### The exercise
Repeat only the lines running from the beginning of the material through the line that contains "the shared normals.".

### Material provided
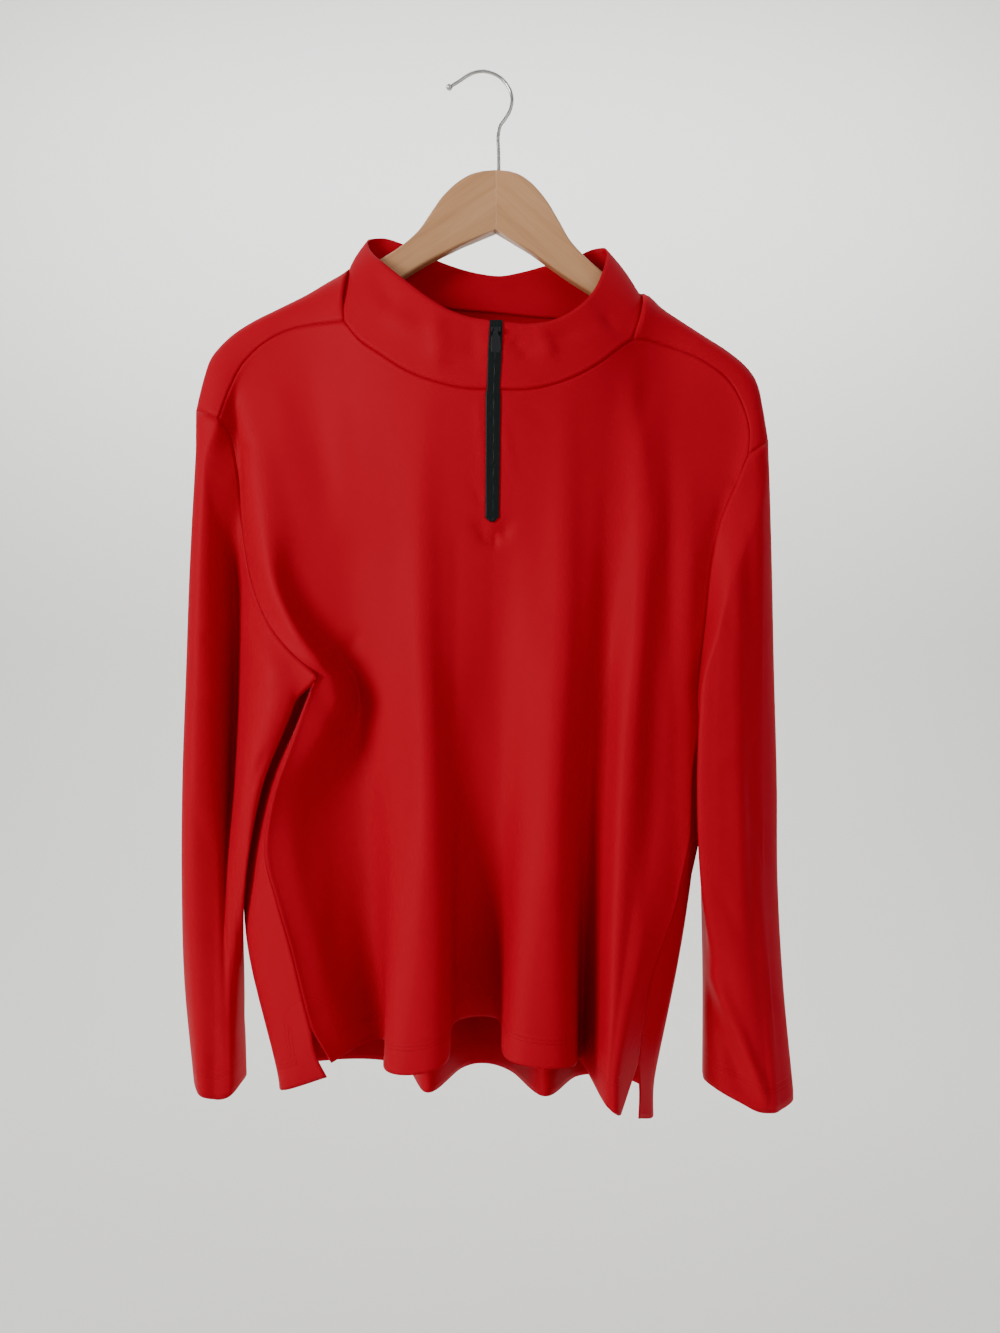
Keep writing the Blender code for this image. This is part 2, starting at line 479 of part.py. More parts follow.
def cloth_wall(name, faces, normals, underarms, colour, collection):
    """A closed wall of cloth: the sheet moved out and in along the shared normals.

    Its edges are first drawn back by half the seam gap, in the sheet and square to the
    edge, so that neighbours stay apart with their ends mitred, a little more near an
    underarm. Each four-sided face is
    parted along its shorter diagonal, the same way inside and out, so that the wall
    keeps its thickness where the sheet twists.
    """
    key = np.round(faces.reshape(-1, 3) / 1e-6).astype(np.int64)
    _, first, owner = np.unique(key, axis=0, return_index=True, return_inverse=True)
    owner = owner.reshape(-1)
    points = faces.reshape(-1, 3)[first]
    out = normals[first]
    quad = owner.reshape(-1, 4)
    start = quad.reshape(-1)
    end = np.roll(quad, -1, axis=1).reshape(-1)
    twins = set(zip(end.tolist(), start.tolist()))
    rim = [(a, b) for a, b in zip(start.tolist(), end.tolist()) if (a, b) not in twins]
    inward = np.zeros_like(points)
    for a, b in rim:
        square = np.cross(out[a] + out[b], points[b] - points[a])
        square /= np.linalg.norm(square)
        inward[a] += square
        inward[b] += square
    length = np.linalg.norm(inward, axis=1)
    moved = length > 0
    apart = np.linalg.norm(points[:, None] - np.array(list(underarms.values())), axis=2).min(axis=1)
    gap = SEAM_GAP + UNDERARM_EXTRA * np.clip(1 - apart / UNDERARM_REACH, 0, 1)
    inward[moved] *= (gap[moved] / length[moved] ** 2)[:, None]
    base = points + inward
    count = len(points)
    vertices = np.concatenate([base + out * CLOTH / 2, base - out * CLOTH / 2])
    corner = base[quad]
    first_way = (np.linalg.norm(corner[:, 0] - corner[:, 2], axis=1)
                 <= np.linalg.norm(corner[:, 1] - corner[:, 3], axis=1))[:, None]
    halves = np.concatenate([np.where(first_way, quad[:, [0, 1, 2]], quad[:, [0, 1, 3]]),
                             np.where(first_way, quad[:, [0, 2, 3]], quad[:, [1, 2, 3]])])
    faces = halves.tolist() + (halves[:, ::-1] + count).tolist()
    faces += [(b, a, a + count, b + count) for a, b in rim]
    mesh = bpy.data.meshes.new(name)
    mesh.from_pydata(vertices.tolist(), [], faces)
    mesh.shade_smooth()
    mesh.materials.append(colour)
    thing = bpy.data.objects.new(name, mesh)
    collection.objects.link(thing)
    return thing


def flat_solid(name, outline, thick, rounding, colour, collection, lay):
    """A plate: one face on the outline, given thickness by Solidify and rounded by Bevel.

    `lay` turns the outline's (u, v) into its place in the object, and the object's
    normal is the way the face looks.
    """
    mesh = bpy.data.meshes.new(name)
    mesh.from_pydata([lay(u, v) for u, v in outline], [], [tuple(range(len(outline)))])
    mesh.materials.append(colour)
    thing = bpy.data.objects.new(name, mesh)
    collection.objects.link(thing)
    wall = thing.modifiers.new("thickness", "SOLIDIFY")
    wall.thickness = thick
    wall.offset = 0
    if rounding:
        edge = thing.modifiers.new("rounding", "BEVEL")
        edge.width = rounding
        edge.segments = 2
        edge.limit_method = "ANGLE"
    return thing


def wooden_arm(side, colour, collection):
    """One arm of the hanger, mitred at the middle."""
    gap = SEAM_GAP / 2 * (-1 if side == "left" else 1)
    mitre = [(MITRE_X + gap, WOOD_BOTTOM * MM), (MITRE_X + gap, WOOD_TOP * MM)]
    outline = mitre + [(x * MM, z * MM) for x, z in ARM_OUTLINE[side]]
    return flat_solid(f"hanger_{side}", outline, WOOD_THICK, WOOD_ROUND, colour, collection,
                      lambda x, z: (x, 0, z))


def hook(colour, collection):
    """The wire hook: a stem on the wood, the bend over the rail and a ball end."""
    points = np.array([(x, 0, z) for x, z in HOOK_CENTRE])
    route = along(points, np.linspace(0, 1, 30))
    curve = bpy.data.curves.new("hook", "CURVE")
    curve.dimensions = "3D"
    curve.bevel_depth = WIRE_RADIUS
    curve.bevel_resolution = 2
    curve.use_fill_caps = True
    spline = curve.splines.new("POLY")
    ball = route[-1] + (route[-1] - route[-2]) * np.array([[0.25], [0.5], [0.75], [0.95]])
    places = np.concatenate([route, ball])
    sizes = np.concatenate([np.ones(len(route) - 1), [1.3], [1.7, HOOK_BALL, 1.6, 0.8]])
    spline.points.add(len(places) - 1)
    for point, place, size in zip(spline.points, places, sizes):
        point.co = (*place, 1)
        point.radius = size
    curve.materials.append(colour)
    thing = bpy.data.objects.new("hook", curve)
    collection.objects.link(thing)
    return thing


def zip_slider_and_pull(zip_top, zip_foot, colour, collection):
    """The slider near the top of the tape, and the pull that swings between its lugs."""
    down = (zip_foot - zip_top) / np.linalg.norm(zip_foot - zip_top)
    middle = zip_top + down * SLIDER_BELOW_TOP
    lean = np.arctan2(-down[1], -down[2])
    face = -(CLOTH / 2 + SEAM_GAP)
    half, back, lug, lug_width = SLIDER["width"] / 2, SLIDER["back"], SLIDER["lug"], SLIDER["lug_width"]
    outline = [(-half, face), (half, face), (half, face - back - lug),
               (half - lug_width, face - back - lug), (half - lug_width, face - back),
               (lug_width - half, face - back), (lug_width - half, face - back - lug),
               (-half, face - back - lug)]
    place = Matrix.Translation(middle) @ Matrix.Rotation(-lean, 4, "X")
    slider = flat_solid("zip_slider", outline[::-1], SLIDER["high"], 0, colour, collection,
                        lambda x, y: (x, y, 0))
    slider.matrix_world = place
    neck, wide = PULL["neck"] / 2, PULL["wide"] / 2
    shape = [(-neck, PULL["above"]), (-neck, -PULL["start"]), (-wide, -PULL["start"] - 1.5 * MM),
             (-wide, -PULL["high"] + 2 * MM), (-wide + 2 * MM, -PULL["high"]),
             (wide - 2 * MM, -PULL["high"]), (wide, -PULL["high"] + 2 * MM),
             (wide, -PULL["start"] - 1.5 * MM), (neck, -PULL["start"]), (neck, PULL["above"])]
    axis = place @ Matrix.Translation((0, face - back - lug / 2, 0)).translation
    pull = flat_solid("zip_pull", shape, PULL["thick"], 0, colour, collection,
                      lambda x, z: (x, 0, z))
    pull.location = axis
    return axis


def build():
    """Make every piece of the part in one collection."""
    clear_scene()
    collection = bpy.data.collections.new("quarter_zip_pullover_on_hanger")
    bpy.context.scene.collection.children.link(collection)
    red = material("red_jersey", RED, 0.62)
    black = material("zip_black", BLACK, 0.4)
    wood = material("hanger_wood", WOOD, 0.45)
    steel = material("hook_steel", STEEL, 0.25, 1.0)
    pieces, underarms, zip_top, zip_foot = garment_sheets()
    normals = seam_normals(pieces, underarms)
    for name, faces in pieces.items():
        colour = black if name == "zip_tape" else red
        cloth_wall(name, faces, normals[name], underarms, colour, collection)
    wooden_arm("left", wood, collection)
    wooden_arm("right", wood, collection)
    hook(steel, collection)
    zip_slider_and_pull(zip_top, zip_foot, black, collection)


build()
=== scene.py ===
# %% [markdown]
# # A quarter-zip pullover on a wooden hanger
#
# This lesson dresses a packed CAD model. The model already has the right size, the right
# place for every piece and a stiff wall for every panel of cloth. Here each panel becomes
# a finer surface with soft creases, seams, stitches and a knitted finish, and the zip,
# the wood and the wire get their own shapes and materials.
#
# Lengths are in metres, +X is to the right of someone looking at the front, -Y is towards
# them and +Z is up. The origin is under the bend of the hook, where the hanger hangs.

import json

import bpy
import numpy as np
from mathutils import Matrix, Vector

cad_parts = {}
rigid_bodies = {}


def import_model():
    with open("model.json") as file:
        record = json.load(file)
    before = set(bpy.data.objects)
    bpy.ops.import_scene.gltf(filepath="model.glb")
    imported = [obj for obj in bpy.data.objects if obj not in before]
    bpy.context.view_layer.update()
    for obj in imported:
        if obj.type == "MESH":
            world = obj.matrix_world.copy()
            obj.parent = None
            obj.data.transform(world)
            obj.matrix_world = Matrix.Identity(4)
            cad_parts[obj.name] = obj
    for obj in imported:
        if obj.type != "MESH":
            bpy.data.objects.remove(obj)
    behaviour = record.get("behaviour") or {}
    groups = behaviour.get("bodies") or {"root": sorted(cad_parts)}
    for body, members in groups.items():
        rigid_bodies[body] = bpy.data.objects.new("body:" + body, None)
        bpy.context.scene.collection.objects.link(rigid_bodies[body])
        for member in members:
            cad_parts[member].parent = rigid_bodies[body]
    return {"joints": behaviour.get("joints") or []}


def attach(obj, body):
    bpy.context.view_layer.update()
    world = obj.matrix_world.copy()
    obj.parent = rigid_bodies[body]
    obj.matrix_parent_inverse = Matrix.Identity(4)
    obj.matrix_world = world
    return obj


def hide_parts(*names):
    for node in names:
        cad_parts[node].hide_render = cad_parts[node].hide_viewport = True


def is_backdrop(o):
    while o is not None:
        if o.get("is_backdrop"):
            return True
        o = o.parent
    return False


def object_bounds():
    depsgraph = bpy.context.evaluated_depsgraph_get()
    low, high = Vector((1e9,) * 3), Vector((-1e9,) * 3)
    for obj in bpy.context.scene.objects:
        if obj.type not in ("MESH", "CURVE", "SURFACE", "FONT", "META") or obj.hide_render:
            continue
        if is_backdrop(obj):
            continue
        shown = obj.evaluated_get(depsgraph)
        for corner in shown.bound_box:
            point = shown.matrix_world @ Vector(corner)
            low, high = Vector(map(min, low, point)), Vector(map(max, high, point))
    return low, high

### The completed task
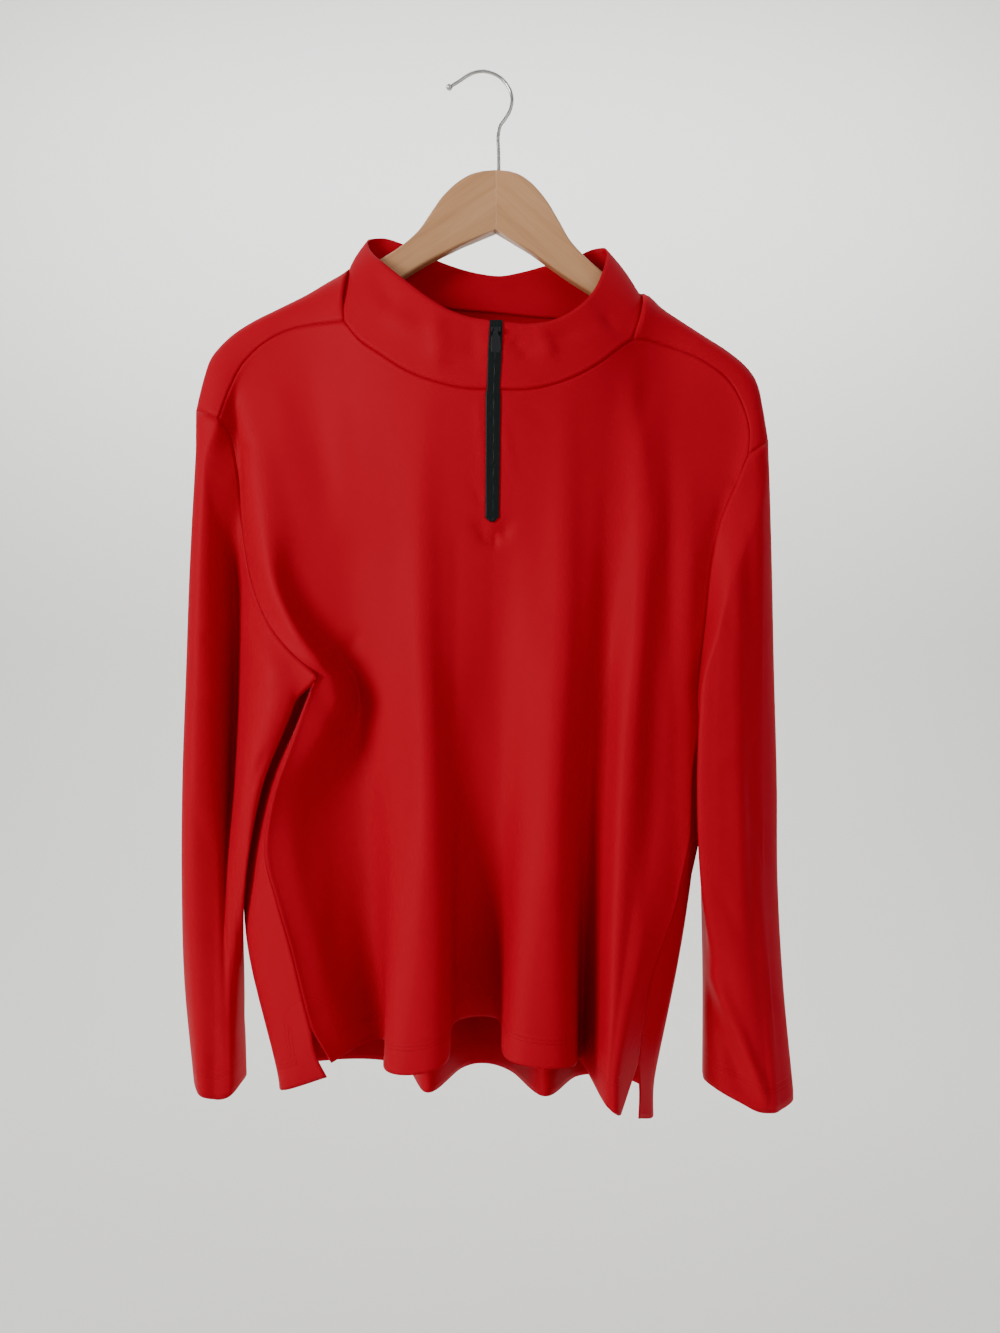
Keep writing the Blender code for this image. This is part 2, starting at line 479 of part.py. More parts follow.
def cloth_wall(name, faces, normals, underarms, colour, collection):
    """A closed wall of cloth: the sheet moved out and in along the shared normals.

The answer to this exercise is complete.